*DATA LISTING*
----
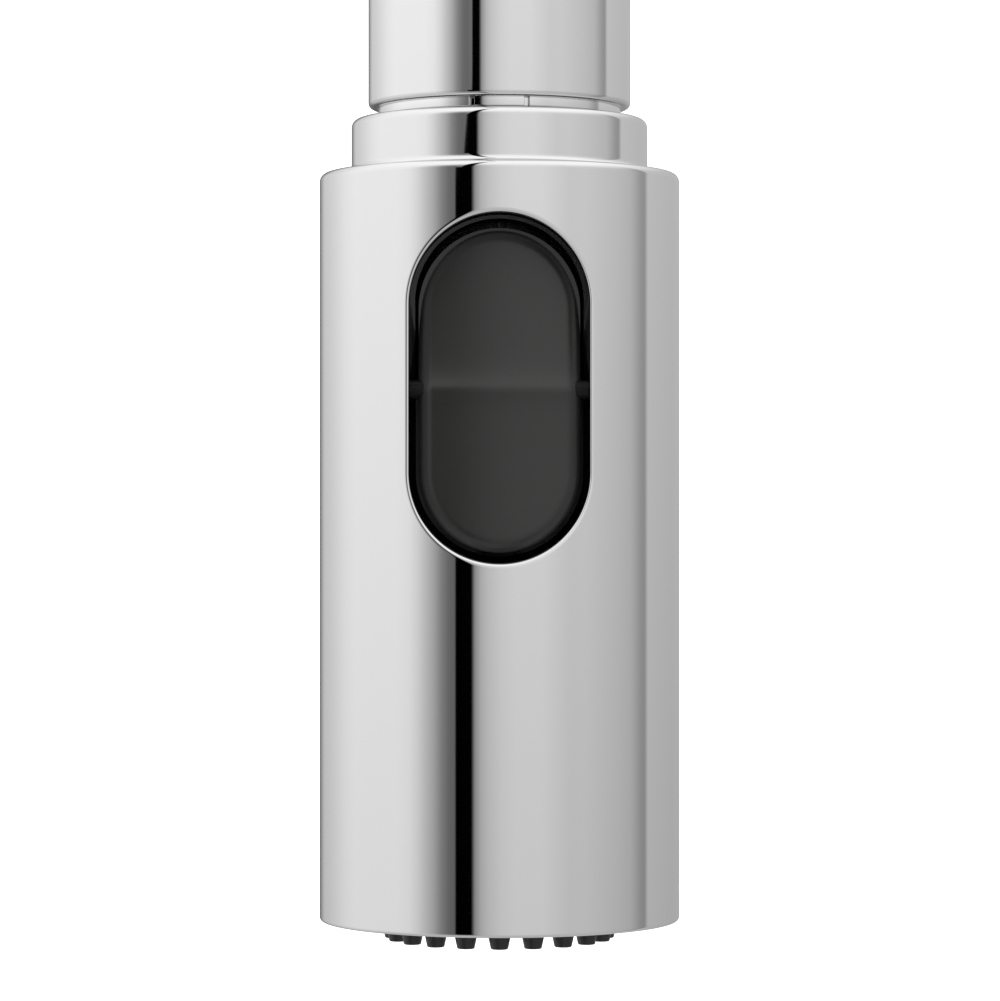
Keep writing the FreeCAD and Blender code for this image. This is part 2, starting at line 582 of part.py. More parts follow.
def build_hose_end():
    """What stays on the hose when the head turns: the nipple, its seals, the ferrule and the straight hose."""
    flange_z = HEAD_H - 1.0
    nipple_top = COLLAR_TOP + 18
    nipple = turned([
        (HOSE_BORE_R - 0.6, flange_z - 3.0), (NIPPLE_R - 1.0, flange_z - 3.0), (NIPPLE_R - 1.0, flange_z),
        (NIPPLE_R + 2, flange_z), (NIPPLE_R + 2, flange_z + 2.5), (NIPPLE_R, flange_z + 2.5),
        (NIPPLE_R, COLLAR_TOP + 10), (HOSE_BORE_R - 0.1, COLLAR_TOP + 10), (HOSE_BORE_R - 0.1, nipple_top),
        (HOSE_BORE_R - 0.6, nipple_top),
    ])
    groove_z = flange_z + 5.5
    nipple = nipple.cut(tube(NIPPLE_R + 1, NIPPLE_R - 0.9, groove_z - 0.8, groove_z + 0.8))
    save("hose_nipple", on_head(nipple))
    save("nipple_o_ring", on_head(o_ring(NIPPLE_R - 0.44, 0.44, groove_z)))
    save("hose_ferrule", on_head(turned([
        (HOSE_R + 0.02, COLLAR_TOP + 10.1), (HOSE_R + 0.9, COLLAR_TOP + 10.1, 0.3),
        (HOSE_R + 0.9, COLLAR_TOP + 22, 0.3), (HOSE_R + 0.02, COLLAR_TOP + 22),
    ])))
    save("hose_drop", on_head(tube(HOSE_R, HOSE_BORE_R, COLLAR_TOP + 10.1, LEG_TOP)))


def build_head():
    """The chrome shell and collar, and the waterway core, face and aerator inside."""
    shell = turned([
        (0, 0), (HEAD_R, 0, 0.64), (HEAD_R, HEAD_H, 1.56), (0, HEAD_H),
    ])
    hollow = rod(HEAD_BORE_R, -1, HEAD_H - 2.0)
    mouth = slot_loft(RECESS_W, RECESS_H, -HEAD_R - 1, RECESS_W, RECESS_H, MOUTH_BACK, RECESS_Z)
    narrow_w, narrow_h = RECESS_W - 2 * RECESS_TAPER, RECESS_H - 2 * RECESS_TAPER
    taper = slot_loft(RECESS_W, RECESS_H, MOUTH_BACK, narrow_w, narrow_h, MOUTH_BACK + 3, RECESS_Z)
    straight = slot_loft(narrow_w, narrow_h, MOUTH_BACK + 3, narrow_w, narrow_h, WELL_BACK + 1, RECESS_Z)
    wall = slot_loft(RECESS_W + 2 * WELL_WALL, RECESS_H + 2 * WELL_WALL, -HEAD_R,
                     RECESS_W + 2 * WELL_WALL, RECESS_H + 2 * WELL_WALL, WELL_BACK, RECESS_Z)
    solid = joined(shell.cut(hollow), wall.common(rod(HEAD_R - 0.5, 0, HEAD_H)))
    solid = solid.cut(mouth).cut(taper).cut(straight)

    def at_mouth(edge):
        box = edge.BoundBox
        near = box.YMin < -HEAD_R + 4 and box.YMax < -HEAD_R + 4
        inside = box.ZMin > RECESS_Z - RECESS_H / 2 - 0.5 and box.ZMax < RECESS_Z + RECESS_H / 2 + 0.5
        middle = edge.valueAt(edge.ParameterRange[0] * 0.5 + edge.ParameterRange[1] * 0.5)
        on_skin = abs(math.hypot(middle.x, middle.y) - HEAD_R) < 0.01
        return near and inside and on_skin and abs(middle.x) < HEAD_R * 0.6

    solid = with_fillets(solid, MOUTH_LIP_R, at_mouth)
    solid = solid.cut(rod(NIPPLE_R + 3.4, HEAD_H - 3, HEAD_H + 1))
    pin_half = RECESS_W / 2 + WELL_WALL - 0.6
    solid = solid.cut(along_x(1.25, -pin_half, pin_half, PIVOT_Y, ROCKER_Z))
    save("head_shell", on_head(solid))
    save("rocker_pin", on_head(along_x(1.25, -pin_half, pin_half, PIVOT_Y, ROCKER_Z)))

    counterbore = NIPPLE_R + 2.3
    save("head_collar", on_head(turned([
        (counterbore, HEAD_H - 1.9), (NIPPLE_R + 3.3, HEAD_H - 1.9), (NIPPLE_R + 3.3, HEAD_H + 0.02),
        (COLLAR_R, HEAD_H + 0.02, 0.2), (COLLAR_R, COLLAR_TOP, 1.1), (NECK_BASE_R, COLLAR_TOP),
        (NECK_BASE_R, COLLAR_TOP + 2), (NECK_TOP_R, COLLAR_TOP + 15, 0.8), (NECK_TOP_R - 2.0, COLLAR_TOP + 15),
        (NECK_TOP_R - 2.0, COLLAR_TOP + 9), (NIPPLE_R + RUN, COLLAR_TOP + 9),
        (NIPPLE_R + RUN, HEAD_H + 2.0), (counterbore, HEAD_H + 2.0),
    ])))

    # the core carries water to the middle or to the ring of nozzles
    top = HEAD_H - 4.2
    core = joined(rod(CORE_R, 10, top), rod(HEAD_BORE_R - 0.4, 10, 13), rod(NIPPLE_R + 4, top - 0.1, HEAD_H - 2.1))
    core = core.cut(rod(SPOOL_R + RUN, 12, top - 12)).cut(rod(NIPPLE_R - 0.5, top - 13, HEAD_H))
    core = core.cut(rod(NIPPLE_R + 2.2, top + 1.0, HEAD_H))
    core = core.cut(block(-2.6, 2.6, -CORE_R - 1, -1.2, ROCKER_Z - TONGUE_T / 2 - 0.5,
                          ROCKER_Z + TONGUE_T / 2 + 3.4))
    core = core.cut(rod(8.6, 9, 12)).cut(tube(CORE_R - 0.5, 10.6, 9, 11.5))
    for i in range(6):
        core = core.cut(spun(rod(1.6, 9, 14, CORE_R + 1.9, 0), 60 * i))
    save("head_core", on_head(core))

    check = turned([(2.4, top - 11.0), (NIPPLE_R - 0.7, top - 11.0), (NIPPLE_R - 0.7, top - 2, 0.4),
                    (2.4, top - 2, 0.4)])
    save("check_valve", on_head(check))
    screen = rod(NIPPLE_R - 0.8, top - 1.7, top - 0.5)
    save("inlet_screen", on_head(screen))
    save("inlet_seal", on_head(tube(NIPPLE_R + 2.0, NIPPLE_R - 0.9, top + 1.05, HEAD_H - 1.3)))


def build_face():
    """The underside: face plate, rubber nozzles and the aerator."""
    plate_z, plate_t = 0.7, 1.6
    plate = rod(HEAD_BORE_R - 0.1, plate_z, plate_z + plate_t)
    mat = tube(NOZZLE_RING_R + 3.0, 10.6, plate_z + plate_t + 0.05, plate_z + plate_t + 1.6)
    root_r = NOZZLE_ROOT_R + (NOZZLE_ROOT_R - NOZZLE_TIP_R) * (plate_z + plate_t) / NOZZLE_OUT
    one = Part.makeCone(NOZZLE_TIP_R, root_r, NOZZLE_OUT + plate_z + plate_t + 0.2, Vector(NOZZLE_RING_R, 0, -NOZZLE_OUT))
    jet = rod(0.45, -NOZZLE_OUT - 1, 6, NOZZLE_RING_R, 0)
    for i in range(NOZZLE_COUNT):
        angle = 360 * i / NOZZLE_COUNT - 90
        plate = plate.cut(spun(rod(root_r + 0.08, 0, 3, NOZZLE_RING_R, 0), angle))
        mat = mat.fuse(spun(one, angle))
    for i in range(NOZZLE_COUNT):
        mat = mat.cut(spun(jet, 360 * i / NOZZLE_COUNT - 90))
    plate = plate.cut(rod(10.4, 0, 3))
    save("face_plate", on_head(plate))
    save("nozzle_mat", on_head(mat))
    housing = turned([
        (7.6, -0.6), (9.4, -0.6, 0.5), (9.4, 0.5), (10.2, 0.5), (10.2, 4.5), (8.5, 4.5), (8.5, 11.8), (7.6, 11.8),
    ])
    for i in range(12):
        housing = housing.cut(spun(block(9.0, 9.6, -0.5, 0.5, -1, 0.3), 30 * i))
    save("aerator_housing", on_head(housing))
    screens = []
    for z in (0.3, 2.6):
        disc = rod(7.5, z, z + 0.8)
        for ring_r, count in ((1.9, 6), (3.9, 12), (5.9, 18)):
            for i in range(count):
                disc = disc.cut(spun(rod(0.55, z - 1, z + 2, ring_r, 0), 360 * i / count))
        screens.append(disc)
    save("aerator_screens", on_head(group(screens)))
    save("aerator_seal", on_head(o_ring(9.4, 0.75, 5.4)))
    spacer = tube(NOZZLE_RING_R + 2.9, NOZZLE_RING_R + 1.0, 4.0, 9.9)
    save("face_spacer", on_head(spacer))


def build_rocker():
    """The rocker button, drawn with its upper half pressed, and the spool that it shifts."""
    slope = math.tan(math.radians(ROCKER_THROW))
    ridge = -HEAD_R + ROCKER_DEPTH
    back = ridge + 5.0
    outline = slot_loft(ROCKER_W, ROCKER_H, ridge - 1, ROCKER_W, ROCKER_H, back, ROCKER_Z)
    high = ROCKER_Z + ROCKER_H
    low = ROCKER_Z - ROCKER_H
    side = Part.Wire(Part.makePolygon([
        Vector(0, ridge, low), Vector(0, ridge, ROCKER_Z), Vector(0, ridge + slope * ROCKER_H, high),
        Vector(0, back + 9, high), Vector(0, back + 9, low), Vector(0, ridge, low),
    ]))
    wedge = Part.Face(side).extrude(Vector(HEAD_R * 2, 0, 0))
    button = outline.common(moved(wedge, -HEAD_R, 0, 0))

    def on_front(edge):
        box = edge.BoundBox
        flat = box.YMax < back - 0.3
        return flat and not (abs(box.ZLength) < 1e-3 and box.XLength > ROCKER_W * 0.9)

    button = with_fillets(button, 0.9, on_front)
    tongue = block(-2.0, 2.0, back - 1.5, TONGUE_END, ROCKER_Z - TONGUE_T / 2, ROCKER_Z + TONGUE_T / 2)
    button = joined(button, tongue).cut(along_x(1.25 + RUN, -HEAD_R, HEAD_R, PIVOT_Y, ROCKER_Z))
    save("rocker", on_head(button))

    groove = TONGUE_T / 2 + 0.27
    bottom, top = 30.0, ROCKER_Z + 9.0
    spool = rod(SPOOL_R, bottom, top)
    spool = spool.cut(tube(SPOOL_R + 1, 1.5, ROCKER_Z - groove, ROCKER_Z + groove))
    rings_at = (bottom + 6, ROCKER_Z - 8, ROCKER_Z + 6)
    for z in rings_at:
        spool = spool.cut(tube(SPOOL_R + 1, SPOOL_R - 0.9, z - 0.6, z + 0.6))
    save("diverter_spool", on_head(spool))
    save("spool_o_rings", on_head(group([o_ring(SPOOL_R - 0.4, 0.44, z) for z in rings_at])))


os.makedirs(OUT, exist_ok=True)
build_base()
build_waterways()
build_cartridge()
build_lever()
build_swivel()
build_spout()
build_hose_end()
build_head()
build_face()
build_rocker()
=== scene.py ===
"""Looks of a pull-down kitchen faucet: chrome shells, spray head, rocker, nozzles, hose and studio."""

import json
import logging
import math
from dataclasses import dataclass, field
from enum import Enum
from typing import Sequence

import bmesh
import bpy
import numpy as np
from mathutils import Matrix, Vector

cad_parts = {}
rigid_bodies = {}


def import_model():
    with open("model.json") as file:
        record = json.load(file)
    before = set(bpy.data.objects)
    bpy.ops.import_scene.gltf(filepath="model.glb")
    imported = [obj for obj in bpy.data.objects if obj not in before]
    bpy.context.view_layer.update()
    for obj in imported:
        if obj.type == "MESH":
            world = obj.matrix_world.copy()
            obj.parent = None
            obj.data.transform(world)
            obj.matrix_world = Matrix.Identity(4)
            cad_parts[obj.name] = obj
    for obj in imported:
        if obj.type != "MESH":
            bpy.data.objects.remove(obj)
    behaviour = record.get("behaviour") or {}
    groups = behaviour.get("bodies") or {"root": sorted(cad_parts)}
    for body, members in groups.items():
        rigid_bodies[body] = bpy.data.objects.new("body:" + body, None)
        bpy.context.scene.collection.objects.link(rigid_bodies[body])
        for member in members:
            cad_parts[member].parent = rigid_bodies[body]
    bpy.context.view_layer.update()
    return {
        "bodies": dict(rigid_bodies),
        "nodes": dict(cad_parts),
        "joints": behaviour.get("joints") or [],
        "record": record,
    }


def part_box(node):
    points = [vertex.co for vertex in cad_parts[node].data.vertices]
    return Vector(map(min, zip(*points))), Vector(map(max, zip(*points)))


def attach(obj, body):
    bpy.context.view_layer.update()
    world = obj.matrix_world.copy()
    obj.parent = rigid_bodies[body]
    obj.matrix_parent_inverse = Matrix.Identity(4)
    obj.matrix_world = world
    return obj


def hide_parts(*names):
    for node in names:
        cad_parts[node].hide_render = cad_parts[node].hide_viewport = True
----
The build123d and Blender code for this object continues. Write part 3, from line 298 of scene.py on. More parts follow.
----
*SHORT TASK*
Of the lines in the listing, how many hold the word "More"? Nothing but the number is needed.

*FINAL RESULT*
2